Extract each line of the data and write it out again exactly.

- - - - -

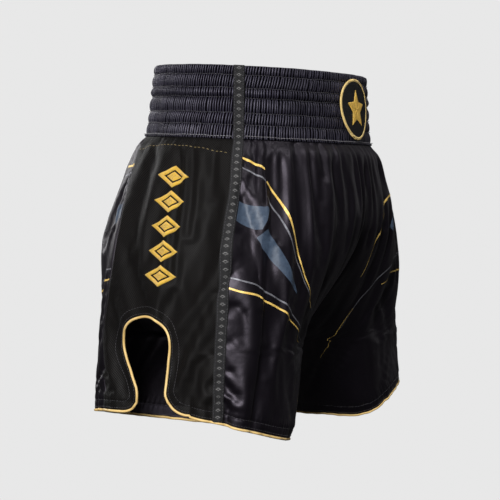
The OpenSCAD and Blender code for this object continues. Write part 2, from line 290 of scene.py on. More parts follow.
def start_folds(side, angle, depth):
    """Height of the starting folds above the body surface, in mm."""
    s = angle * ROUND_MM
    gathers = sum(h * np.sin(s * 2 * math.pi / w + p + side + 0.9 * np.sin(s / 31))
                  for w, h, p in GATHER_WAVES)
    satin = (angle < front_seam(depth)) | (angle > rear_seam(depth))
    reach = np.where(satin, 32.0, 18.0)
    fade = np.exp(-(depth - BAND_H) / reach) * smooth((depth - BAND_H) / 6)
    fade = fade * np.where(satin, 1.0, 0.45)
    fade = fade * (0.35 + 0.65 * smooth((angle - 100) / 35))
    lines = sum(crease(angle, depth, *c) for c in CREASES[side] + BACK_CREASES)
    return gathers * fade * 0.7 + lines


def start_shape(side):
    """Grid of starting points of one half, mirrored for the left."""
    row, col = np.meshgrid(np.arange(ROWS + 1.0), np.arange(COLS + 1.0), indexing="ij")
    angle = col_angle(row, col)
    depth = true_depth(row, angle)
    p = skin(angle, depth)
    edge = smooth(col / 3) * smooth((COLS - col) / 3)
    out = skin(angle, depth, 1.0) - p
    p = p + out * (start_folds(side, angle, depth) * edge)[..., None]
    p[..., 1] += valley(angle, depth)
    if side == LEFT:
        p[..., 0] -= 9 * bump(angle, 135, 60) * smooth((depth - 290) / 60)
        p[..., 2] += 21 * bump(angle, 108, 66) * smooth((depth - 253) / 95)
        p[..., 0] *= -1
    return p, angle, depth


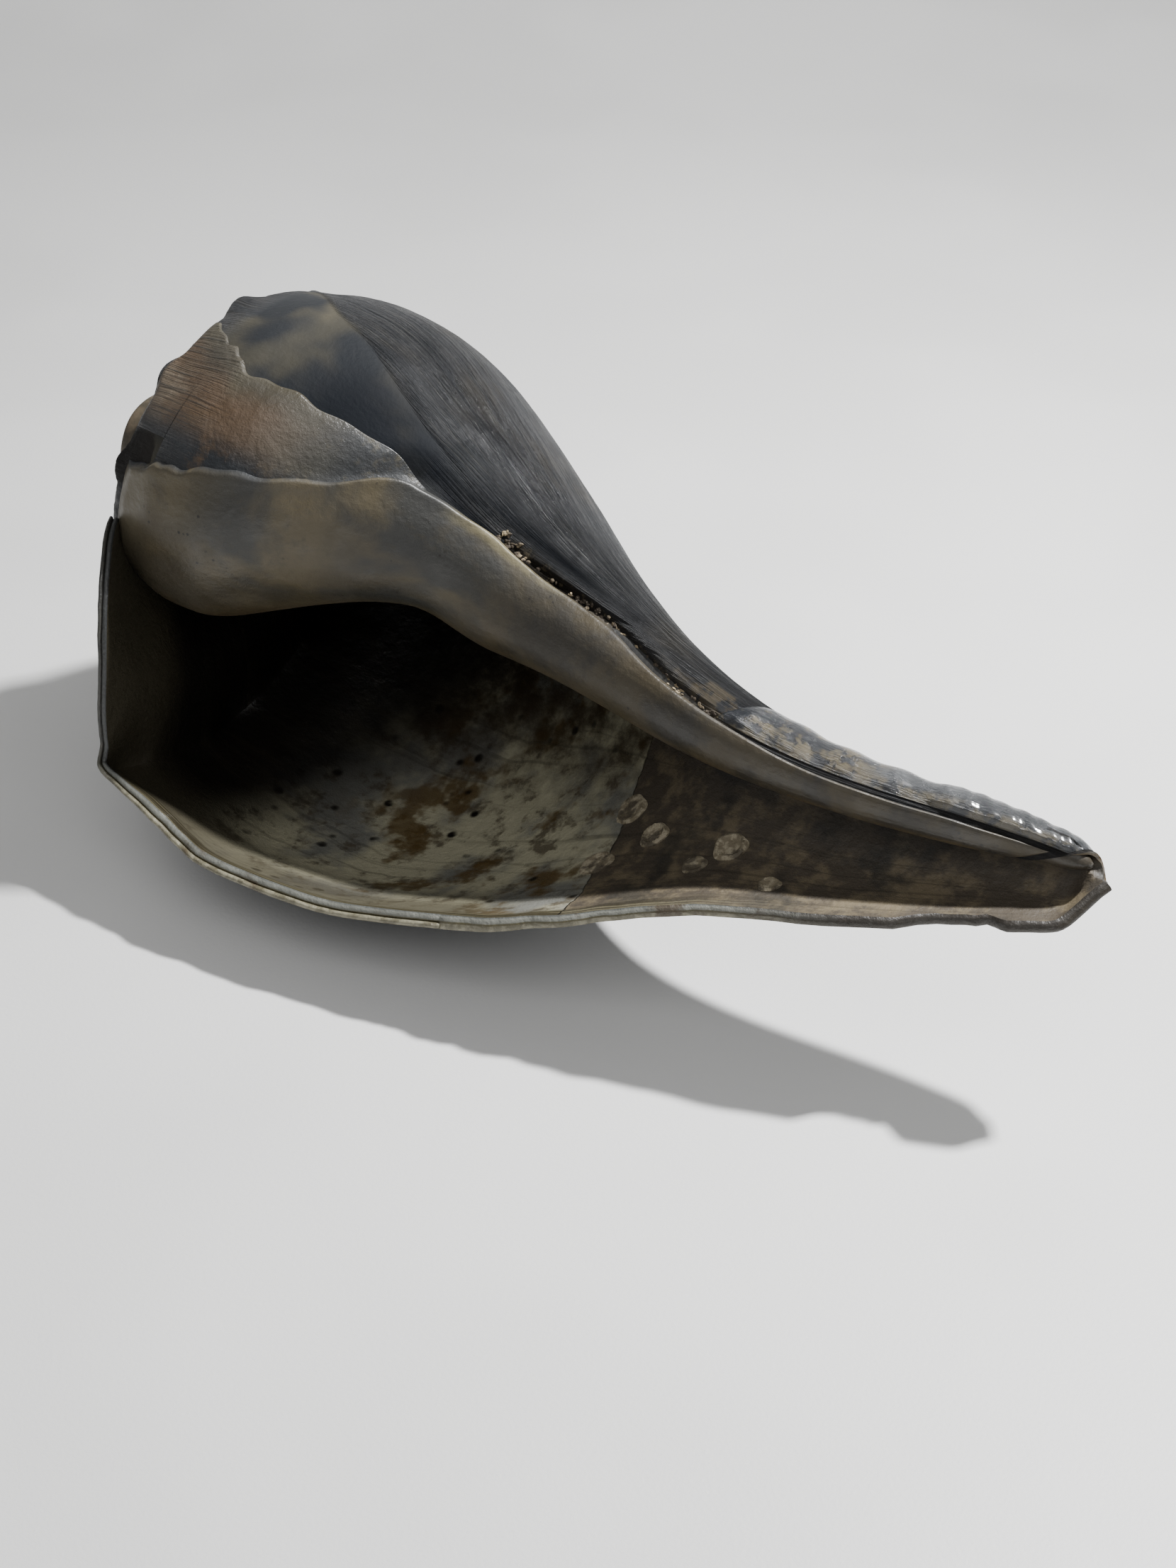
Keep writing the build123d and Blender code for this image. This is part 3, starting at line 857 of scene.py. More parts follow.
class Finish:
    """A procedural material that is written as layers."""

    def __init__(self, name, **settings):
        self.material = bpy.data.materials.new(name)
        self.material.use_nodes = True
        self.tree = self.material.node_tree
        self.shader = self.tree.nodes["Principled BSDF"]
        for socket, value in settings.items():
            self.shader.inputs[socket.replace("_", " ")].default_value = value
        self.position = self.node("ShaderNodeTexCoord").outputs["Object"]

    def node(self, kind, **settings):
        made = self.tree.nodes.new(kind)
        for key, value in settings.items():
            setattr(made, key, value)
        return made

    def wire(self, value, socket):
        if isinstance(value, bpy.types.NodeSocket):
            self.tree.links.new(value, socket)
        else:
            socket.default_value = value

    def math(self, operation, *values):
        made = self.node("ShaderNodeMath", operation=operation)
        for value, socket in zip(values, made.inputs):
            self.wire(value, socket)
        return made.outputs[0]

    def mask(self, name):
        return self.node("ShaderNodeAttribute", attribute_name=name).outputs["Fac"]

    def noise(self, scale, detail=3.0, roughness=0.55, at=None, distortion=0.0):
        made = self.node("ShaderNodeTexNoise")
        self.wire(self.position if at is None else at, made.inputs["Vector"])
        for label, value in (("Scale", scale), ("Detail", detail), ("Roughness", roughness),
                             ("Distortion", distortion)):
            self.wire(value, made.inputs[label])
        return made.outputs[0]

    def spots(self, scale):
        made = self.node("ShaderNodeTexVoronoi")
        self.wire(self.position, made.inputs["Vector"])
        made.inputs["Scale"].default_value = scale
        return made.outputs["Distance"]

    def along_lip(self, growth_scale, station_scale, wander=4.0):
        """Coordinates that run with the growth lines, with a little of the place mixed in."""
        made = self.node("ShaderNodeCombineXYZ")
        drift = self.math("MULTIPLY", self.noise(30.0), wander)
        growth = self.math("MULTIPLY", self.mask("growth"), growth_scale)
        self.wire(self.math("ADD", growth, drift), made.inputs[0])
        self.wire(self.math("MULTIPLY", self.mask("station"), station_scale), made.inputs[1])
        return made.outputs[0]

    def between(self, value, low, high, top=1.0):
        """0 below low, top above high, smooth between; low may be the larger."""
        made = self.node("ShaderNodeMapRange", interpolation_type="SMOOTHSTEP")
        for label, given in (("Value", value), ("From Min", low), ("From Max", high),
                             ("To Min", 0.0), ("To Max", top)):
            self.wire(given, made.inputs[label])
        return made.outputs[0]

    def ragged(self, mask, noise, amount, low, high):
        """A mask whose border is broken up by noise."""
        mixed = self.math("ADD", self.mask(mask), self.math("MULTIPLY", noise, amount))
        return self.between(mixed, low, high)

    def times(self, *values):
        product = values[0]
        for value in values[1:]:
            product = self.math("MULTIPLY", product, value)
        return product

    def over(self, base, layer, amount):
        made = self.node("ShaderNodeMix", data_type="RGBA")
        made.inputs[0].default_value = 0.0
        self.wire(amount, made.inputs[0])
        self.wire(base, made.inputs[6])
        self.wire(layer, made.inputs[7])
        return made.outputs[2]

    def blend(self, low, high, amount):
        made = self.node("ShaderNodeMix", data_type="FLOAT")
        self.wire(amount, made.inputs[0])
        self.wire(low, made.inputs[2])
        self.wire(high, made.inputs[3])
        return made.outputs[0]

    def done(self, colour, roughness, *heights, shine=None):
        """heights are (height, distance in metres) pairs, coarse to fine; shine is specular."""
        if shine is not None:
            self.wire(shine, self.shader.inputs["Specular IOR Level"])
        self.wire(colour, self.shader.inputs["Base Color"])
        self.wire(roughness, self.shader.inputs["Roughness"])
        normal = None
        for height, distance in heights:
            bump = self.node("ShaderNodeBump")
            bump.inputs["Distance"].default_value = distance
            self.wire(height, bump.inputs["Height"])
            if normal is not None:
                self.wire(normal, bump.inputs["Normal"])
            normal = bump.outputs[0]
        if normal is not None:
            self.wire(normal, self.shader.inputs["Normal"])
        return self.material

# %% [markdown]
# ## The weathered outer wall
#
# Buried whelks turn blue-grey as iron sulphide takes into the chalk. Each old lip edge is a dark
# streak. The oldest glaze has no raised growth lines and is a dull olive, the band beside it is
# nearly black and matt, the worn ridges are glossy, and the crust in the groove is brown.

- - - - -

Full solution ->
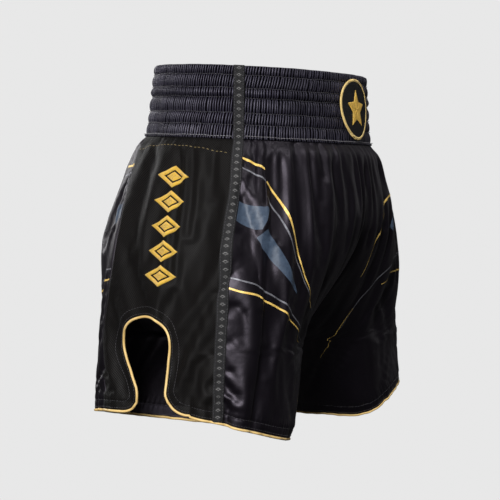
The OpenSCAD and Blender code for this object continues. Write part 2, from line 290 of scene.py on. More parts follow.
def start_folds(side, angle, depth):
    """Height of the starting folds above the body surface, in mm."""
    s = angle * ROUND_MM
    gathers = sum(h * np.sin(s * 2 * math.pi / w + p + side + 0.9 * np.sin(s / 31))
                  for w, h, p in GATHER_WAVES)
    satin = (angle < front_seam(depth)) | (angle > rear_seam(depth))
    reach = np.where(satin, 32.0, 18.0)
    fade = np.exp(-(depth - BAND_H) / reach) * smooth((depth - BAND_H) / 6)
    fade = fade * np.where(satin, 1.0, 0.45)
    fade = fade * (0.35 + 0.65 * smooth((angle - 100) / 35))
    lines = sum(crease(angle, depth, *c) for c in CREASES[side] + BACK_CREASES)
    return gathers * fade * 0.7 + lines


def start_shape(side):
    """Grid of starting points of one half, mirrored for the left."""
    row, col = np.meshgrid(np.arange(ROWS + 1.0), np.arange(COLS + 1.0), indexing="ij")
    angle = col_angle(row, col)
    depth = true_depth(row, angle)
    p = skin(angle, depth)
    edge = smooth(col / 3) * smooth((COLS - col) / 3)
    out = skin(angle, depth, 1.0) - p
    p = p + out * (start_folds(side, angle, depth) * edge)[..., None]
    p[..., 1] += valley(angle, depth)
    if side == LEFT:
        p[..., 0] -= 9 * bump(angle, 135, 60) * smooth((depth - 290) / 60)
        p[..., 2] += 21 * bump(angle, 108, 66) * smooth((depth - 253) / 95)
        p[..., 0] *= -1
    return p, angle, depth


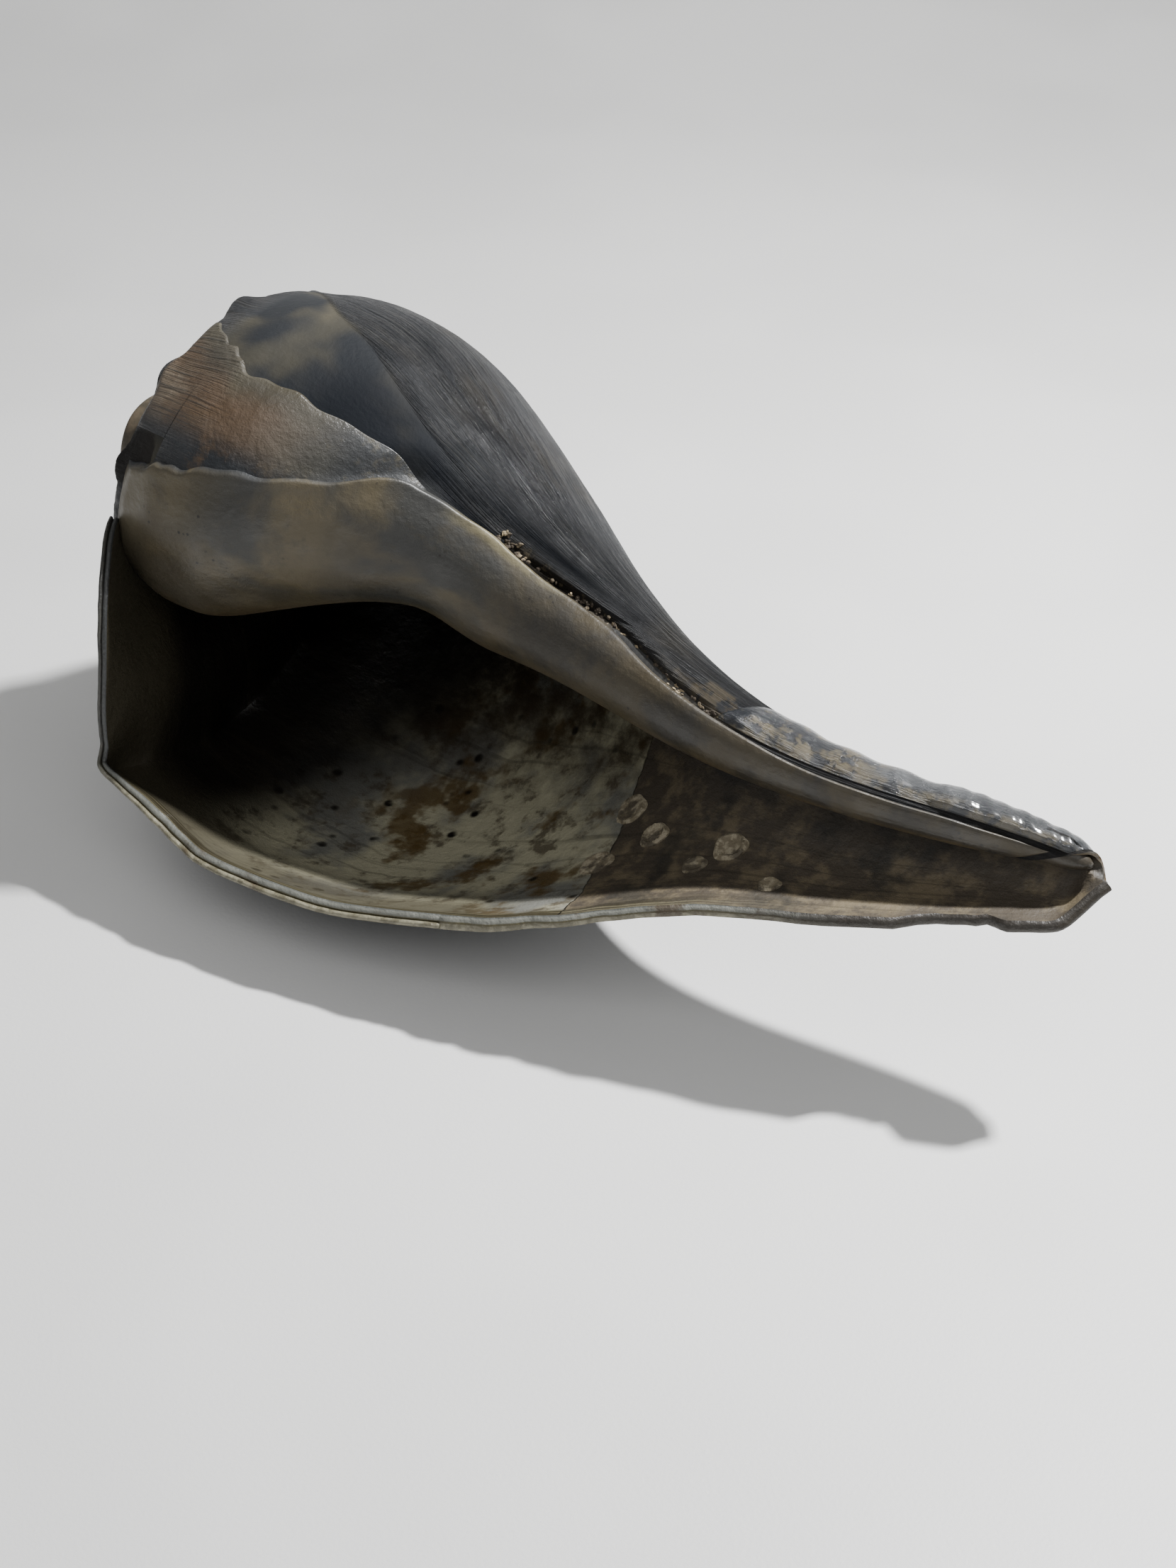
Keep writing the build123d and Blender code for this image. This is part 3, starting at line 857 of scene.py. More parts follow.
class Finish:
    """A procedural material that is written as layers."""

    def __init__(self, name, **settings):
        self.material = bpy.data.materials.new(name)
        self.material.use_nodes = True
        self.tree = self.material.node_tree
        self.shader = self.tree.nodes["Principled BSDF"]
        for socket, value in settings.items():
            self.shader.inputs[socket.replace("_", " ")].default_value = value
        self.position = self.node("ShaderNodeTexCoord").outputs["Object"]

    def node(self, kind, **settings):
        made = self.tree.nodes.new(kind)
        for key, value in settings.items():
            setattr(made, key, value)
        return made

    def wire(self, value, socket):
        if isinstance(value, bpy.types.NodeSocket):
            self.tree.links.new(value, socket)
        else:
            socket.default_value = value

    def math(self, operation, *values):
        made = self.node("ShaderNodeMath", operation=operation)
        for value, socket in zip(values, made.inputs):
            self.wire(value, socket)
        return made.outputs[0]

    def mask(self, name):
        return self.node("ShaderNodeAttribute", attribute_name=name).outputs["Fac"]

    def noise(self, scale, detail=3.0, roughness=0.55, at=None, distortion=0.0):
        made = self.node("ShaderNodeTexNoise")
        self.wire(self.position if at is None else at, made.inputs["Vector"])
        for label, value in (("Scale", scale), ("Detail", detail), ("Roughness", roughness),
                             ("Distortion", distortion)):
            self.wire(value, made.inputs[label])
        return made.outputs[0]

    def spots(self, scale):
        made = self.node("ShaderNodeTexVoronoi")
        self.wire(self.position, made.inputs["Vector"])
        made.inputs["Scale"].default_value = scale
        return made.outputs["Distance"]

    def along_lip(self, growth_scale, station_scale, wander=4.0):
        """Coordinates that run with the growth lines, with a little of the place mixed in."""
        made = self.node("ShaderNodeCombineXYZ")
        drift = self.math("MULTIPLY", self.noise(30.0), wander)
        growth = self.math("MULTIPLY", self.mask("growth"), growth_scale)
        self.wire(self.math("ADD", growth, drift), made.inputs[0])
        self.wire(self.math("MULTIPLY", self.mask("station"), station_scale), made.inputs[1])
        return made.outputs[0]

    def between(self, value, low, high, top=1.0):
        """0 below low, top above high, smooth between; low may be the larger."""
        made = self.node("ShaderNodeMapRange", interpolation_type="SMOOTHSTEP")
        for label, given in (("Value", value), ("From Min", low), ("From Max", high),
                             ("To Min", 0.0), ("To Max", top)):
            self.wire(given, made.inputs[label])
        return made.outputs[0]

    def ragged(self, mask, noise, amount, low, high):
        """A mask whose border is broken up by noise."""
        mixed = self.math("ADD", self.mask(mask), self.math("MULTIPLY", noise, amount))
        return self.between(mixed, low, high)

    def times(self, *values):
        product = values[0]
        for value in values[1:]:
            product = self.math("MULTIPLY", product, value)
        return product

    def over(self, base, layer, amount):
        made = self.node("ShaderNodeMix", data_type="RGBA")
        made.inputs[0].default_value = 0.0
        self.wire(amount, made.inputs[0])
        self.wire(base, made.inputs[6])
        self.wire(layer, made.inputs[7])
        return made.outputs[2]

    def blend(self, low, high, amount):
        made = self.node("ShaderNodeMix", data_type="FLOAT")
        self.wire(amount, made.inputs[0])
        self.wire(low, made.inputs[2])
        self.wire(high, made.inputs[3])
        return made.outputs[0]

    def done(self, colour, roughness, *heights, shine=None):
        """heights are (height, distance in metres) pairs, coarse to fine; shine is specular."""
        if shine is not None:
            self.wire(shine, self.shader.inputs["Specular IOR Level"])
        self.wire(colour, self.shader.inputs["Base Color"])
        self.wire(roughness, self.shader.inputs["Roughness"])
        normal = None
        for height, distance in heights:
            bump = self.node("ShaderNodeBump")
            bump.inputs["Distance"].default_value = distance
            self.wire(height, bump.inputs["Height"])
            if normal is not None:
                self.wire(normal, bump.inputs["Normal"])
            normal = bump.outputs[0]
        if normal is not None:
            self.wire(normal, self.shader.inputs["Normal"])
        return self.material

# %% [markdown]
# ## The weathered outer wall
#
# Buried whelks turn blue-grey as iron sulphide takes into the chalk. Each old lip edge is a dark
# streak. The oldest glaze has no raised growth lines and is a dull olive, the band beside it is
# nearly black and matt, the worn ridges are glossy, and the crust in the groove is brown.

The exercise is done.